- **Work to do**: Show all lines from the listing below that contain "manifold".

- **Data extract**:
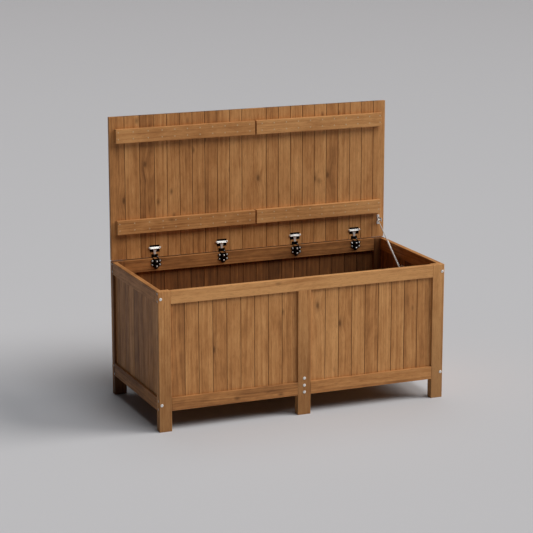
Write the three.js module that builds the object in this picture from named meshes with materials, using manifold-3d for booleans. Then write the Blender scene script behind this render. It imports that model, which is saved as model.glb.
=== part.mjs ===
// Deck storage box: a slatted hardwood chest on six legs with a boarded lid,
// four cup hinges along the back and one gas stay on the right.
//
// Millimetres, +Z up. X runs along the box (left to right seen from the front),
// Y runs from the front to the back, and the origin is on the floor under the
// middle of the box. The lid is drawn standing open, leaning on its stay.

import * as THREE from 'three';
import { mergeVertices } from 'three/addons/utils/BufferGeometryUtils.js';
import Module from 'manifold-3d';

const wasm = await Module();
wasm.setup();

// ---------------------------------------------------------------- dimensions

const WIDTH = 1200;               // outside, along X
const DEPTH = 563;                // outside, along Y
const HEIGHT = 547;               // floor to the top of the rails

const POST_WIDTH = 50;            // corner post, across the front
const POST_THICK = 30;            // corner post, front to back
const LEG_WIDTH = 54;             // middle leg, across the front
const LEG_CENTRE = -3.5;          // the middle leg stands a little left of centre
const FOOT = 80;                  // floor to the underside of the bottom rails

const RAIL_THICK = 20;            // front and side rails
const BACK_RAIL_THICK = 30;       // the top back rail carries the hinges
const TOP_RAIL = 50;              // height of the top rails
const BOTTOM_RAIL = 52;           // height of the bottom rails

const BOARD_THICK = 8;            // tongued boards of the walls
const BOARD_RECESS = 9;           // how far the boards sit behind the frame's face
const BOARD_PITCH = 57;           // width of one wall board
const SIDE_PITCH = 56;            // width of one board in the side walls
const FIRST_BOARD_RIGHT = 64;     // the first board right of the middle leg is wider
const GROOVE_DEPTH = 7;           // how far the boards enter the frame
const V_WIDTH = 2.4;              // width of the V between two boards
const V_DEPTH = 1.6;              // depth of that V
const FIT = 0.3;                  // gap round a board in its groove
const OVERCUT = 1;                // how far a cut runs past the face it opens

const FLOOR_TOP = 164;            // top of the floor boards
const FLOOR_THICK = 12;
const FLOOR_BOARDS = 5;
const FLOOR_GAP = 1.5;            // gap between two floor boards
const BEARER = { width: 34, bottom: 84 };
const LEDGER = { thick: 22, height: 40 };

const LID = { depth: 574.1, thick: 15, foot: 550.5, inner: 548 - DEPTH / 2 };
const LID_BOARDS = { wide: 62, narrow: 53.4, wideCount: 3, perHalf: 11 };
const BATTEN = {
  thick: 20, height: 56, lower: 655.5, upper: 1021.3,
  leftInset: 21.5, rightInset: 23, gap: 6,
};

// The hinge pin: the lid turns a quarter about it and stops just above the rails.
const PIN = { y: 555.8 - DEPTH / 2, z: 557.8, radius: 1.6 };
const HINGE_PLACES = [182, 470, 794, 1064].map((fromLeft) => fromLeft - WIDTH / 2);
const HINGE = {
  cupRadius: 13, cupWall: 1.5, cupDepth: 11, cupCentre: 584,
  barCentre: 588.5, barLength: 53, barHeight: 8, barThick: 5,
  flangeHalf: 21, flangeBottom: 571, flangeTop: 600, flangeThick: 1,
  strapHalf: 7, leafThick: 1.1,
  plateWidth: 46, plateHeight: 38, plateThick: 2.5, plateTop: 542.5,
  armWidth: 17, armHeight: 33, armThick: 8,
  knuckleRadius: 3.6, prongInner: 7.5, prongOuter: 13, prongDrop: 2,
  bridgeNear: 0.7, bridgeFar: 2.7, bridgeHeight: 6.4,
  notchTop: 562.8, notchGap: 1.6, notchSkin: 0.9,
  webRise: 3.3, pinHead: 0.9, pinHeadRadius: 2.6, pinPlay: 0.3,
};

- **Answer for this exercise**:
Write the three.js module that builds the object in this picture from named meshes with materials, using manifold-3d for booleans. Then write the Blender scene script behind this render. It imports that model, which is saved as model.glb.
import Module from 'manifold-3d';